Weighing massive neutrinos with Lyman-α observations

The presence of massive neutrinos has still not been revealed by the cosmological data. We consider a novel method based on the two-point line-of-sight correlation function of high-resolution Lyman-α data to achieve this end in the paper. We adopt semi-analytic models of Lyman-α clouds for the study. We employ Fisher matrix technique to show that it is possible to achieve a scenario in which the covariance of the two-point function nearly vanishes for both the spectroscopic noise and the signal. We analyze this near `zero noise' outcome in detail to argue it might be possible to detect neutrinos of mass range mν ≃ 0.05–0.1 eV with signal-to-noise of unity with a single QSO line of sight.
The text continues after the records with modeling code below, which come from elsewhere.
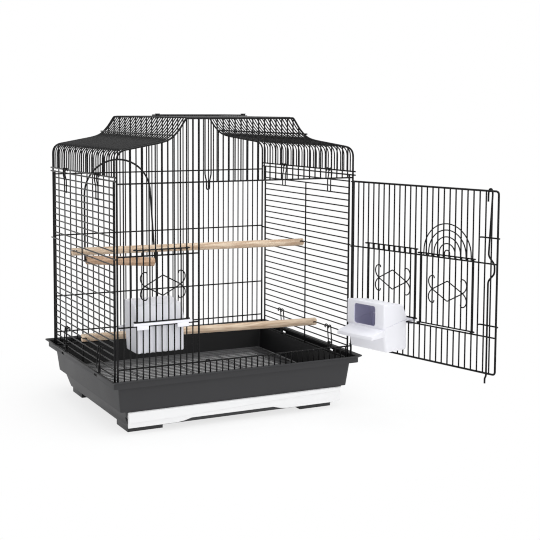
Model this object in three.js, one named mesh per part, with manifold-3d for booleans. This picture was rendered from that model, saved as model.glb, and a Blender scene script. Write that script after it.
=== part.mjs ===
// Bird cage: a plastic tub with a slide-out tray, a floor grille, a cage body of welded wire
// panels under a shaped wire roof, a large front door with a latch rod, three small feeder
// doors, two hooded feeders, two wooden perches, a swing, a carrying handle and eight clips.
// Millimetres, +Z up. X runs along the front, Y from the front to the back.
// The origin is the middle of the underside of the front left foot.
import * as THREE from 'three';
import Module from 'manifold-3d';

const wasm = await Module();
wasm.setup();

// Overall cage body
const cageWidth = 480;
const cageDepth = 378;
const frontIntervals = 40;
const roofIntervals = 32;
const sideIntervals = 29;
const barPitch = cageWidth / frontIntervals;
const roofPitch = cageDepth / roofIntervals;

// Wire sizes: half diagonals of the square section that stands in for each round wire
const barRadius = 1.1;
const railRadius = 1.3;
const edgeRadius = 1.6;
const weldDepth = 0.3;
const passGap = 0.2;
const pieceGap = 0.35;
const weldStep = 4;
const cutOverrun = 2;
const railOffset = barRadius + passGap + railRadius;
const weldedDepth = barRadius + passGap + weldDepth;

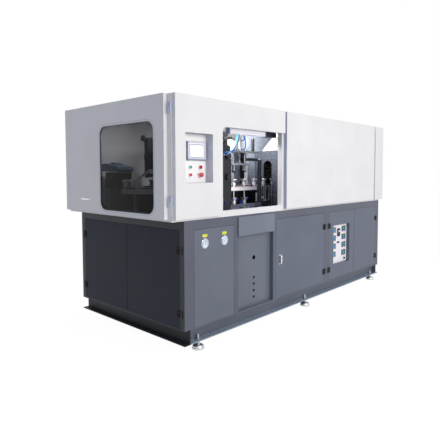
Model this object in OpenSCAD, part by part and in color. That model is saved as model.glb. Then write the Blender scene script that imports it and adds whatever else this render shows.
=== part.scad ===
// Linear stretch blow moulding machine: a plinth on levelling feet, a sheet metal base cabinet with
// doors, and a hood that closes over the mandrel chain, the clamp, the transfer station and the oven.
// Built from the left end of the base cabinet (x), its front plane (y) and the floor (z),
// then set so that the origin is the centre of the footprint, on the floor.

/* [Base cabinet] */
// Length of the base cabinet
base_l = 3510; // [3300:10:3800]
// Width of the base cabinet, front to back
base_w = 1560; // [1500:10:1700]
// Height of the base cabinet, without its plinth
base_h = 882; // [840:2:960]
// Sheet thickness of covers and doors
sheet_t = 2; // [1.5:0.5:3]
// Sheet thickness of the folded posts and rails
post_t = 3; // [2:0.5:4]
// Depth of the folded posts and rails
post_d = 48; // [40:2:60]
// Height of the top rail above the doors
top_rail = 66; // [50:2:90]
// Height of the bottom edge below the doors
bottom_rail = 8; // [6:1:20]
// Gap round a closed door
door_gap = 2.5; // [2:0.5:4]
// Depth of the folded edge of a base door
door_d = 22; // [18:1:30]
// Thickness of the deck that carries the mechanism
deck_t = 12; // [8:1:16]

/* [Base front] */
// Width of the left corner post
left_post = 103; // [90:1:120]
// Width of the gauge panel
gauge_panel_w = 476; // [440:2:520]
// Width of the post between gauge panel and service bay
bay_post = 53; // [40:1:60]
// Width of the service bay
bay_w = 516; // [460:2:560]
// Depth of the service bay
bay_d = 40; // [30:1:60]
// Width of the post between service bay and front door
door_post = 43; // [40:1:60]
// Width of the front door opening
front_door_w = 909; // [860:1:940]
// Width of the post between the front door and the cabinet doors
middle_post = 104; // [90:1:120]
// Width of the right corner post
right_post = 83; // [70:1:100]
// Width of the end corner posts, front to back
end_post = 55; // [50:1:70]
// Height of the service bay cover
bay_hood_h = 174; // [140:2:220]
// Distance of the front door handle from the door's free edge
handle_x = 62; // [45:1:90]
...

We show that this estimate can be improved to SNR ≃ 3–6 with data along multiple line of sights within the redshift range z ≃ 2–2.5. Such data sets already exist in the literature. We further carry out principal component analysis of the Fisher matrix to study the degeneracies of the neutrino mass with other parameters. We show that Planck priors lift the degeneracies between the neutrino mass and other cosmological parameters. However, the prospects of the detection of neutrino mass are driven by the poorly-determined parameters characterizing the ionization and thermal state of Lyman-α clouds. We have also mentioned the possible limitations and observational challenges posed in measuring the neutrino mass using our method.